AI for work tasks
- why are people turning to AI for work tasks that they would previously have done themselves?
Technology is primarily about automation. AI is designed to automate tasks and make organisations more efficient. If organisations are more efficient, then there is an expectation that they will be more productive.
Productivity is something that leaks into our personal lives as well our professional lives. The use of digital tools such as email, slack, kandan, are now something that people increasingly use both at work and at home. Social media is awash with people trying to sell us so-called productivity hacks.
These societal introjects of hyper-capitalism and hyper-individualism influence how we feel about ourselves. If we aren’t busy or productive, then we equate this with not being of value. However, this concept doesn't necessarily translate to people.
- is this potentially putting an extra burden on their colleagues?
There is lots of research explaining the connection between handwriting and memory. EEG data demonstrates that when we handwrite something, it requires considerably more brain activity and connections including: visual, sensory, auditory and motor based.
Although laptops and tablets make it easier for us to capture more information in less time. This doesn’t help us understand, process or recall the same information.
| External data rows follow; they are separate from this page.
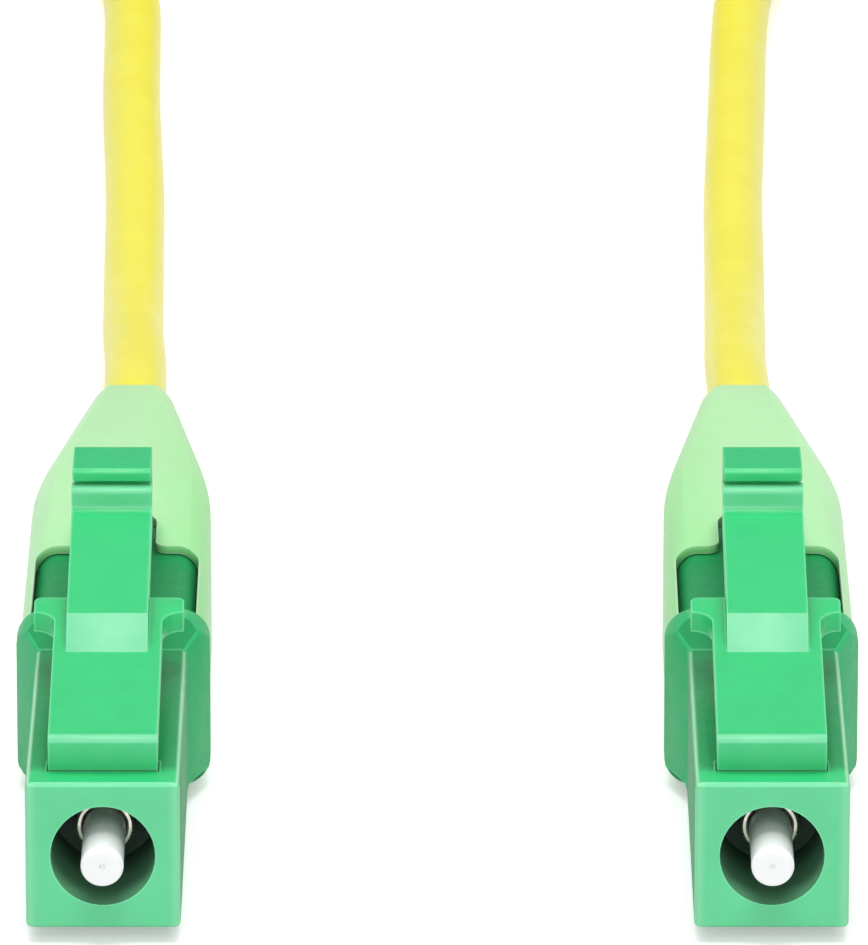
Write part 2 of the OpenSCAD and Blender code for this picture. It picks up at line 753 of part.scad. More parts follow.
// One side of an outline (half width, station): straight, a rounded bend, then a straight taper
bend_steps = 8;
function boot_side(half, taper_len, end_half) =
    let (angle = atan((half - end_half) / taper_len),
        bend_front = boot_end - taper_len - boot_shoulder_r * tan(angle / 2))
    concat([[half, boot_front]],
        [for (i = [0 : bend_steps]) let (a = angle * i / bend_steps)
            [half - boot_shoulder_r * (1 - cos(a)), bend_front + boot_shoulder_r * sin(a)]],
        [[end_half, boot_end]]);

// The boot as wide as its four sides, seen from above or from the side
module boot_sides_outline() {
    side = boot_side(boot_half, boot_taper_len, boot_end_w / 2);
    polygon(concat(side, [for (i = [len(side) - 1 : -1 : 0]) [-side[i][0], side[i][1]]]));
}

// What its corners are cut back to, as a half outline turned round the axis
module boot_corners_outline() {
    polygon(concat([[0, boot_front]], boot_side(boot_corner_out, boot_corner_len, boot_end_corner),
        [[0, boot_end]]));
}

// Room in the boot behind the rear housing and the crimp sleeve, and at each side of the trigger
boot_room = 0.2;
slot_room = 0.15;

// What is cut from the boot's top: the opening over the rear housing and the trigger's slot
module boot_cut_plan() {
    slot_half = trigger_root_w / 2 + slot_room;
    mouth = slot_half + slot_mouth_r;
    translate([-rear_half, boot_front - cut_over]) square([rear_w, cutout_len + cut_over - cutout_r]);
    translate([-rear_half + cutout_r, boot_front]) square([rear_w - 2 * cutout_r, cutout_len]);
    for (side = [-1, 1]) translate([side * (rear_half - cutout_r), cutout_end - cutout_r]) circle(cutout_r);
    translate([-slot_half, boot_front]) square([2 * slot_half, slot_end - boot_front - slot_half]);
    translate([0, slot_end - slot_half]) circle(slot_half);
    difference() {
        translate([-mouth, cutout_end - cutout_r]) square([2 * mouth, cutout_r + slot_mouth_r]);
        for (side = [-1, 1]) translate([side * mouth, cutout_end + slot_mouth_r]) circle(slot_mouth_r);
    }
}

module boot() {
    hollow_end = max(rear_end, slot_end) + boot_room;
    color(boot_green)
    difference() {
        intersection() {
            section(boot_front, boot_end) rounded_rect(2 * boot_half, 2 * boot_half, boot_edge_r);
            turned() boot_corners_outline();
            plan_outline(-boot_half - cut_over, boot_half + cut_over) boot_sides_outline();
            side_outline(2 * boot_half + cut_over) rotate(-90) mirror([1, 0]) boot_sides_outline();
        }
        section(boot_front - cut_over, hollow_end)
            rounded_rect(2 * boot_inner_half, 2 * boot_inner_half, boot_inner_edge_r);
        bar(hollow_end - cut_over, crimp_end + boot_room, crimp_tail_inner_r + crimp_wall + 2 * fixed_fit);
        bar(boot_front, boot_end + cut_over, cable_r + fixed_fit);
        plan_outline(rear_half - rear_edge_r, boot_half + cut_over) boot_cut_plan();
    }
}

// ---- Cable ----

module cable_tube(path, sides) {
    color(cable_yellow) polyhedron(tube_points(path, cable_r, sides), tube_faces(len(path), sides));
}

module cable_run_a() {
    cable_tube(run_a_path, 8);
}

module cable_coil() {
    cable_tube(coil_path, coil_sides);
}

module cable_run_b() {
    cable_tube(run_b_path, 8);
}

// ---- Where the two plugs lie ----

module plug_a() {
    translate([-plug_spacing / 2, -middle, axis_h]) children();
}

module plug_b() {
    translate([plug_spacing / 2, -middle, axis_h]) children();
}

plug_a() front_housing();  // a_front_housing
plug_a() latch();  // a_latch
plug_a() rear_housing();  // a_rear_housing
plug_a() trigger();  // a_trigger
plug_a() ferrule();  // a_ferrule
plug_a() ferrule_flange();  // a_ferrule_flange
plug_a() guide_tube();  // a_guide_tube
plug_a() glass_fibre();  // a_glass_fibre
plug_a() ferrule_spring();  // a_ferrule_spring
plug_a() buffered_fibre();  // a_buffered_fibre
plug_a() backpost();  // a_backpost
plug_a() crimp_sleeve();  // a_crimp_sleeve
plug_a() aramid_yarn();  // a_aramid_yarn
plug_a() boot();  // a_boot
plug_a() cable_jacket();  // a_cable_jacket
plug_b() front_housing();  // b_front_housing
plug_b() latch();  // b_latch
plug_b() rear_housing();  // b_rear_housing
plug_b() trigger();  // b_trigger
plug_b() ferrule();  // b_ferrule
plug_b() ferrule_flange();  // b_ferrule_flange
plug_b() guide_tube();  // b_guide_tube
plug_b() glass_fibre();  // b_glass_fibre
plug_b() ferrule_spring();  // b_ferrule_spring
plug_b() buffered_fibre();  // b_buffered_fibre
plug_b() backpost();  // b_backpost
plug_b() crimp_sleeve();  // b_crimp_sleeve
plug_b() aramid_yarn();  // b_aramid_yarn
plug_b() boot();  // b_boot
plug_b() cable_jacket();  // b_cable_jacket
cable_run_a();
cable_coil();
cable_run_b();
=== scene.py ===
"""Looks for a fibre optic patch cord: two green plugs on one thin yellow cable, on a white table.

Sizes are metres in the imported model's frame, where no comment says millimetres: +X from plug a to
plug b, -Y out of the plugs' front faces, +Z up, with the table at z = 0.
"""

import math

import bmesh
import bpy
from mathutils import Matrix, Vector


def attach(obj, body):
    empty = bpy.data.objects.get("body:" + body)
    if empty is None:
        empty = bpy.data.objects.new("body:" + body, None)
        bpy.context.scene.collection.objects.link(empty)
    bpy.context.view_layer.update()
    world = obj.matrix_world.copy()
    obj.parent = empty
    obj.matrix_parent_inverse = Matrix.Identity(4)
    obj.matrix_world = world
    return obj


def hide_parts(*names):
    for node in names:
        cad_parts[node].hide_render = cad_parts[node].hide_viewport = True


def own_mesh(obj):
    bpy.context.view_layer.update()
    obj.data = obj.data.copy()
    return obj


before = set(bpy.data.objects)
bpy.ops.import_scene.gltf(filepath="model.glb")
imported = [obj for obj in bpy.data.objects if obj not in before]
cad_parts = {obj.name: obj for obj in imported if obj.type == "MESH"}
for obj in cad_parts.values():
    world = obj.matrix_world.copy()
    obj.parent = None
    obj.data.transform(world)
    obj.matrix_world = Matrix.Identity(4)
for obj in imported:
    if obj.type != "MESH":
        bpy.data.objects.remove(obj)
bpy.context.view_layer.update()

MM = 0.001
SIDES = ("a", "b")
ROOT = "cord"  # the fixed body
FRONT_FACE_Y = -18.875 * MM
AXIS_Z = 2.78 * MM
AXIS_X = {"a": -9.725 * MM, "b": 9.725 * MM}


def add(name, data):
    """A new object in the scene."""
    thing = bpy.data.objects.new(name, data)
    bpy.context.scene.collection.objects.link(thing)
    return thing


def turn_to(thing, place, aim):
    """Puts a camera or lamp at place and turns it to aim."""
    thing.location = place
    thing.rotation_mode = "QUATERNION"
    thing.rotation_quaternion = (Vector(aim) - Vector(place)).to_track_quat("-Z", "Y")


def evaluated_mesh(thing):
    depsgraph = bpy.context.evaluated_depsgraph_get()
    return bpy.data.meshes.new_from_object(thing.evaluated_get(depsgraph))


# ---- Camera ----

IMAGE_W, IMAGE_H = 868, 945  # the photograph's size
PIXELS_PER_MM = 34.4  # on the plugs' front faces
CAMERA_DISTANCE = 365 * MM  # to the middle between the plugs' front faces
ELEVATION = math.radians(21)
SENSOR = 36.0  # millimetres
CLIP = (0.01, 10)
AIM_BEHIND_FRONT = 33.8 * MM
ASIDE = -0.1 * MM


def make_camera():
    front = Vector((ASIDE, FRONT_FACE_Y, AXIS_Z))
    back = CAMERA_DISTANCE * Vector((0, -math.cos(ELEVATION), math.sin(ELEVATION)))
    data = bpy.data.cameras.new("camera")
    data.sensor_width = SENSOR
    data.lens = PIXELS_PER_MM * CAMERA_DISTANCE / MM / max(IMAGE_W, IMAGE_H) * SENSOR
    data.clip_start, data.clip_end = CLIP
    camera = add("camera", data)
    turn_to(camera, front + back, front + Vector((0, AIM_BEHIND_FRONT, 0)))
    bpy.context.scene.camera = camera


# ---- Cable: the route's points are the construction's own, in millimetres ----

CABLE_D = 2 * MM
CABLE_STEPS = 4  # between two points of the route
CABLE_SIDES = 24
RUN_A = [(-9.725, 19.825, 2.78), (-9.725, 21.825, 2.78), (-9.8, 27, 2.3), (-10, 32, 1.6),
         (-10.1, 37, 1.1), (-10.2, 42, 1), (-10.3, 48, 1), (-10.5, 54, 1), (-10.7, 60, 1),
         (-10.8, 66, 1), (-11, 72, 1), (-11.8, 78, 1), (-13.2, 83, 1), (-14.5, 88, 1),
         (-15.1, 94.5, 1), (-15.1, 96.5, 1)]
RUN_B = [(9.725, 19.825, 2.78), (9.725, 21.825, 2.78), (9.7, 27, 2.3), (9.8, 32, 1.6),
         (9.9, 37, 1.1), (10, 42, 1), (10.1, 48, 1), (10.3, 54, 1), (10.5, 60, 1),
         (10.7, 66, 1), (11, 71, 1.3), (11.8, 76, 2.5), (13, 80, 4.5), (14.2, 84, 6.6),
         (15, 88, 8), (15.1, 94.5, 8.35), (15.1, 96.5, 8.35)]
COIL_TURNS = 11.5
COIL_LAYERS = 4
COIL_RINGS = 24  # points in each turn
COIL_CLIMB = 0.5  # turns in which it climbs to the next layer
COIL_R = 15.1
COIL_PITCH = 2.45
COIL_BACK = 99  # y of its middle


def ease(u):
    v = max(0.0, min(1.0, u))
    return v * v * (3 - 2 * v)


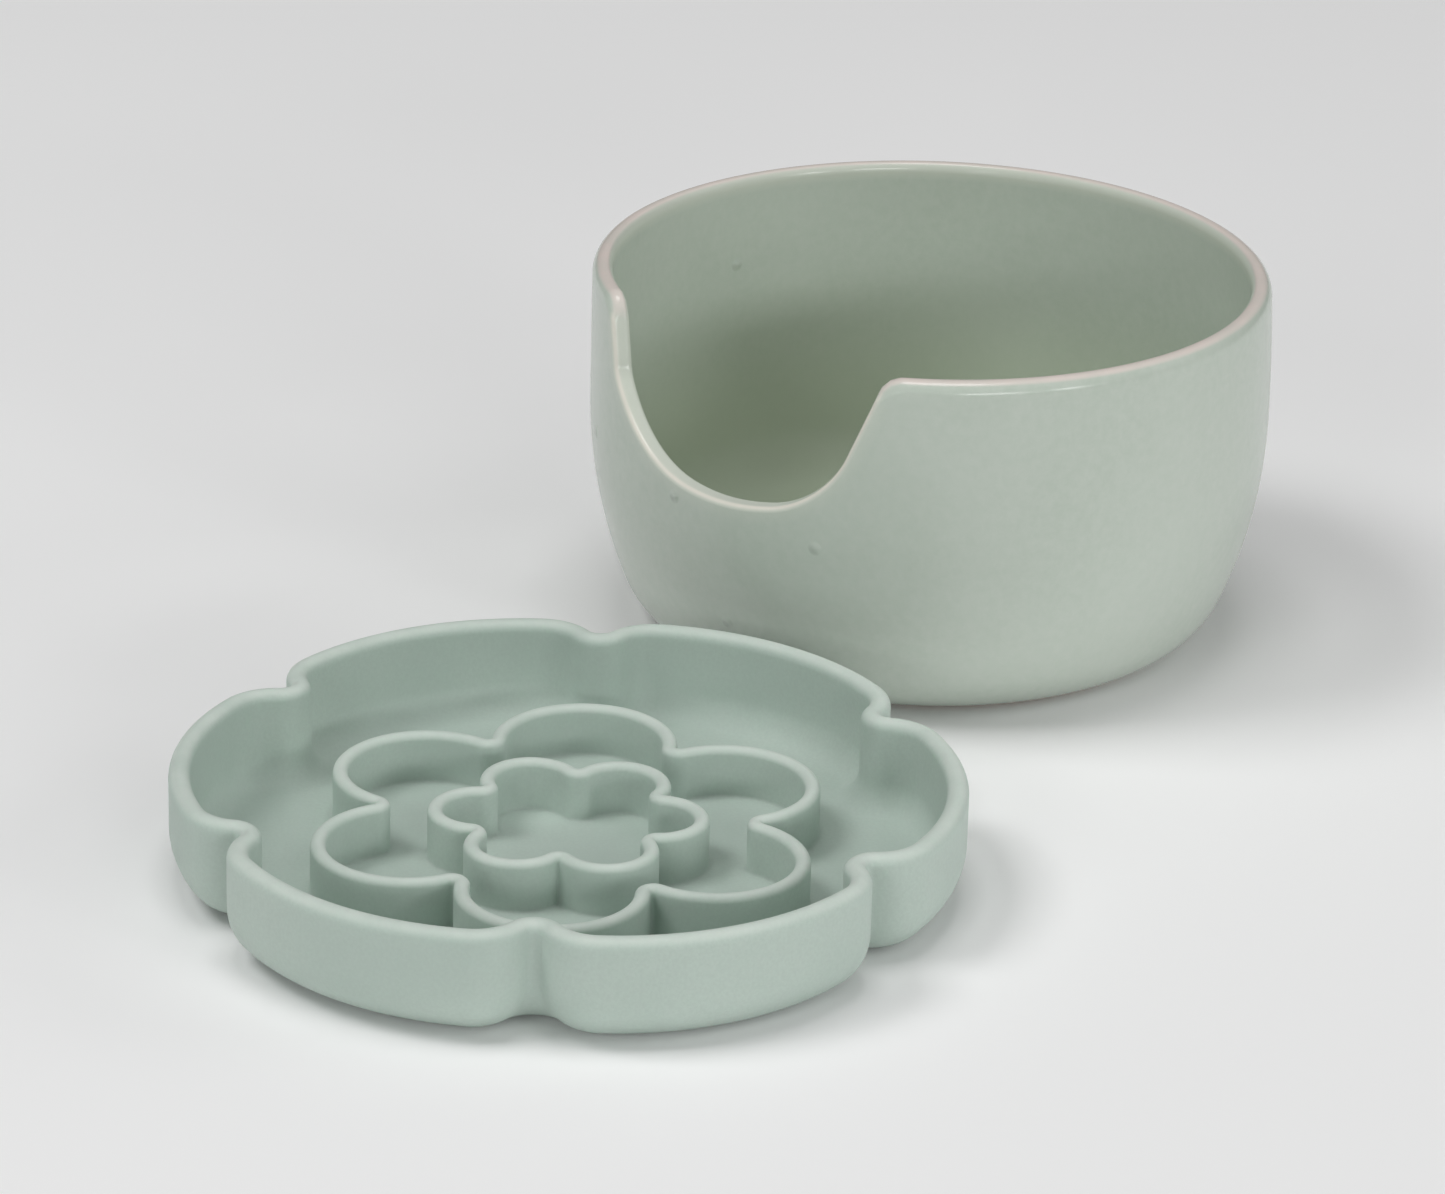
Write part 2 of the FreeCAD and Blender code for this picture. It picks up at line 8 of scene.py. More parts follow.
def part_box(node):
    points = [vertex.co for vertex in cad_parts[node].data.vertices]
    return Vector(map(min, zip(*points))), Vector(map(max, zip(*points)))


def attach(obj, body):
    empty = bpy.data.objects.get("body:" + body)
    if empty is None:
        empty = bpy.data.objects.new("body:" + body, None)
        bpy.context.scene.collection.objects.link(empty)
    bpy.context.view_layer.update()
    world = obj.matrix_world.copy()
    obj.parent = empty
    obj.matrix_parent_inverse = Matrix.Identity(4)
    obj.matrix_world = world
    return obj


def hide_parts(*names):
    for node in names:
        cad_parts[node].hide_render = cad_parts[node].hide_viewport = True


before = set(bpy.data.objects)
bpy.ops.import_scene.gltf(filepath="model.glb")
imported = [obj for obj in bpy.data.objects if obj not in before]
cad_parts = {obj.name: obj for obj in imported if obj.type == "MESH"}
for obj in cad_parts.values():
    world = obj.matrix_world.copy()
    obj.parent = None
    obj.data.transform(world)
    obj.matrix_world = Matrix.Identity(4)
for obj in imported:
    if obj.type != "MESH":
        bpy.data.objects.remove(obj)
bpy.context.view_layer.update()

So it follows that when we use AI - that can deliver information at a speed faster than we can type (or read) - we are less likely to process it. This can lead to a lack of innovation, creativity and collaboration.
There is a strong argument that AI is not actually well suited to low level, repetitive tasks and would be much better suited to complex, analytical tasks.
-who is bearing the brunt of this?
As a women’s psychotherapist and coach, I would say that it’s women. On an individual level, it’s largely women’s jobs that are being automated by AI, because women tend to work in more administrative roles. Women are also more likely to work part time than men, which often means that they need more shortcuts to meet the requirements of their roles to ensure that they don’t end up working when they aren’t getting paid (though this often ends up being the case). For example, colleagues who work as lecturers or counselling tutors, regularly report working double the hours they are contracted for. So, again, it’s understandable that women want to find shortcuts or efficiencies in their work.
In September 2025, OpenAI released a report highlighting how for the first time, women were using ChatGPT more than men. Over 70% of their inquiries were categorised as ‘non professional’. In my research for a recent BACP conference, I discovered that all of my clients use chatbots at work and for relationship and mental health support.
My concern is that instead of lightening the invisible mental load that women disproportionately carry, AI tools are contributing to it. Because by relying on AI - at work or at home - we are essentially tacitly agreeing that the load should be ours, rather than seeking to re-balance it.
- many of us think we can spot the signs of AI generated work... but then also hand in work that is AI generated - is there a disconnect/dissonance here?
The dissonance about AI starts in us using it as much as we do at all given the fact that all the major platforms are owned by tech bros, the egregious uses of AI tools in the examples of de-nudification apps, and rape academies, the fact that LLMs are pre-dominantly comprised of white western english data, and the fact that algorithmic bias disproportionately discriminates against women. So it’s an understandable level of extrapolation that this dissonance continues to this specific level. It makes me think about the MeToo movement, when so many of us felt as though once things were made public, systems would change. I remember after the Brett Kavanaugh trial thinking that it’s not that nobody knows, it’s that nobody cares. It feels like there are parallels here with the adoption of AI.
-are we kidding ourselves or just more likely to spot others' mistakes?!
We are definitely more likely to spot other’s mistakes due to the psychological distance between someone else's work and our own. This applies to people of course, but it also applies to AI. The challenge is that many people ignore the obvious limitations of AI, perhaps conflating the power of the tool with its accuracy. Generative AI tools are renowned for their inaccuracy e.g. ‘hallucinations’ - where they cite erroneous or non-existent data - as happened with the Met Police in the example where they banned Tel Aviv fans from coming to a football match. Despite some of the disclaimers around things like medical and mental health advice, a chatbot cannot be wrong. When we ask a chatbot a question, the quality of the sources it analyses are not checked. For example, we could ask a health question and the majority of the response we get back could have come from social media forums. If we don’t interrogate the data sources, then we stand to make serious mistakes at work. But of course, fact checking takes time.
The whole point of any digital platform is to keep us on there for as long as possible and make us dependent on them. This is why chatbots are so compelling. One of the things I talk about when I present at conferences is how it’s important to remember that although a chatbot might be intelligent, it doesn’t have a mind. It doesn’t have any lived experience. It’s never had a cold, broken a bone, experienced grief, or been fired from a job.